Internal Naval Offshore

After five years of interagency coordination, the proposed law to introduce an international ships registry was approved by the Russian administration without comment at its April 7 session. The financial and economic agencies were the most difficult to reach agreement with, since the register will create a type of free economic zone for a specific type of activity, which is a precedent that may be demanded next by aviation companies and other industries.

The bill will be introduced into the Duma in the near future and, experts speculate, it has a good chance of going through all three readings before the fall session.

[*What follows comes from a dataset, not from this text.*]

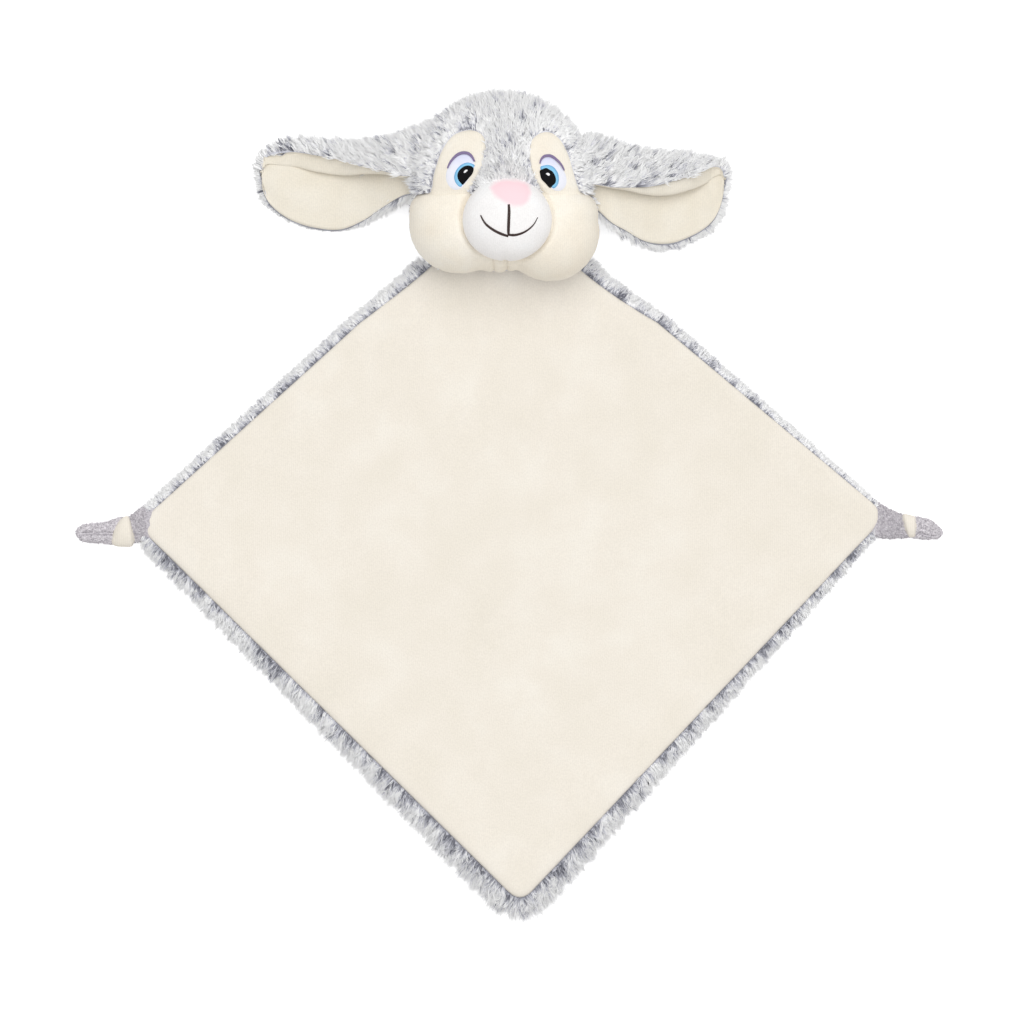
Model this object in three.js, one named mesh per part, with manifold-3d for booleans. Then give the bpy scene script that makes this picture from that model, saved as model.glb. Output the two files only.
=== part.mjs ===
// A comfort blanket: a thin square blanket with a stuffed rabbit's head sewn to its top corner.
// It lies flat on its fur back. +Z comes out of the cream front and +Y points to the head.
// Millimetres. The origin is on the flat underside, midway between the two arms.

import * as THREE from "three";
import { mergeVertices } from "three/addons/utils/BufferGeometryUtils.js";
import Module from "manifold-3d";

const wasm = await Module();
wasm.setup();

// Gap left between pieces that are sewn together, and the overrun of every cut.
const seamGap = 0.3;
const overrun = 20;

// Blanket: a square of velour on a square of fur, a little askew as it lies.
const panelHalfWidth = 243.5;
const panelUpperReach = 212;
const panelLowerReach = 247.5;
const sideCornerRise = 3.2;
const topCornerShift = -5.8;
const bottomTipShift = 3.6;
const sideCornerCut = 9.8;
const tipRounding = 11;
const neckWidth = 98;
const neckEdgeY = 168;
const neckShift = -1.6;
const shoulderDrop = 19;
const furBorder = 10;
const furBed = 6;
const blanketHeight = 10.4;
const velourThickness = 2.4;
const velourPuffHeight = 1.3;
const gatherDepth = 0.7;
const gatherPitch = 15;
const gatherReach = 55;

// Head: a crown and two cheeks, round at the seam that runs about their sides.
const faceX = -4.5;
const crownHalfWidth = 57;
const crownHalfLength = 57.5;
const crownAboveNeck = 59;
const crownShift = 4.5;
const seamHeight = 32;
const crownRise = 38;
const cheekHalfWidth = 33;
const cheekHalfLength = 32.5;
const cheekSpacing = 29.5;
const cheekAboveNeck = 27;
const cheekStepDown = 2.5;
const cheekRise = 36;
const restCut = 0.5;
const coverThickness = 3;
const cheekSeamAboveNeck = 50;
const chinGussetWidth = 8.5;
const chinGussetShift = -3;
const chinHalfWidth = 25;
const chinHalfLength = 22;
const chinRise = 32;
const chinAboveNeck = 24.5;
const neckBaseHalfLength = 16;
const neckBaseRise = 16;

// Eye patches let into the crown, and the eyes sewn on them.
const patchSpacingShare = 0.535;
const eyeSpacingShare = 0.5;
const patchHalfWidthShare = 0.29;
const patchHalfWidth = crownHalfWidth * patchHalfWidthShare;
const patchHalfLength = 36;
const patchSpacing = crownHalfWidth * patchSpacingShare;
const patchAboveNeck = 54;
const patchTiltDegrees = 8;
const eyeSpacing = crownHalfWidth * eyeSpacingShare;
const eyeAboveNeck = 63;
const threadHeight = 1;
const eyeWhiteHalfWidth = 10;
const eyeWhiteHalfHeight = 12.5;
const irisHalfWidth = 7.4;
const irisHalfHeight = 8.6;
const pupilHalfWidth = 5.2;
const pupilHalfHeight = 6.3;
const highlightHalfWidth = 1.5;
const highlightHalfHeight = 1;
const lidLineWidth = 1.6;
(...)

Transportation Minister Igor Levitin noted at the administration meeting on April 7 that the step will allow Russia, in the log term, to enlarge its fleet by 750 vessels, on which 183.6 million tons per year of Russian exports may be shipped per year. The cost of shipping received by the Russian ship owners may be $2.3 billion. Mikhail Romanovsky, president of the Union of Russian Ship Owners, said that not all vessels can return from offshore, because many of them were built with credits from Western banks. But new vessels will be built under new conditions and it will become more profitable to build a fleet in Russia.

Thus Russian oil companies will have the opportunity to reconsider their naval policies to increase dependability and flexibility and increase their added value. But they have to decide quickly.

In 2005, the privatization of 20 percent of Volgotanker was announced and, considering the possible sale of the remaining 80 percent to private shareholders soon, the company may completely change hands. The privatization of Novoship and, they hope, Sovkomflot is also being eagerly awaited. These three key companies are in good financial shape and there are investors with real interest in them. In particular, Sergey Generalov's Industrial Investors Group, which controls the Far Eastern Naval Shipping Co., confirmed for Kommersant that it was interested in acquiring other shipping companies and expanding its tanker business.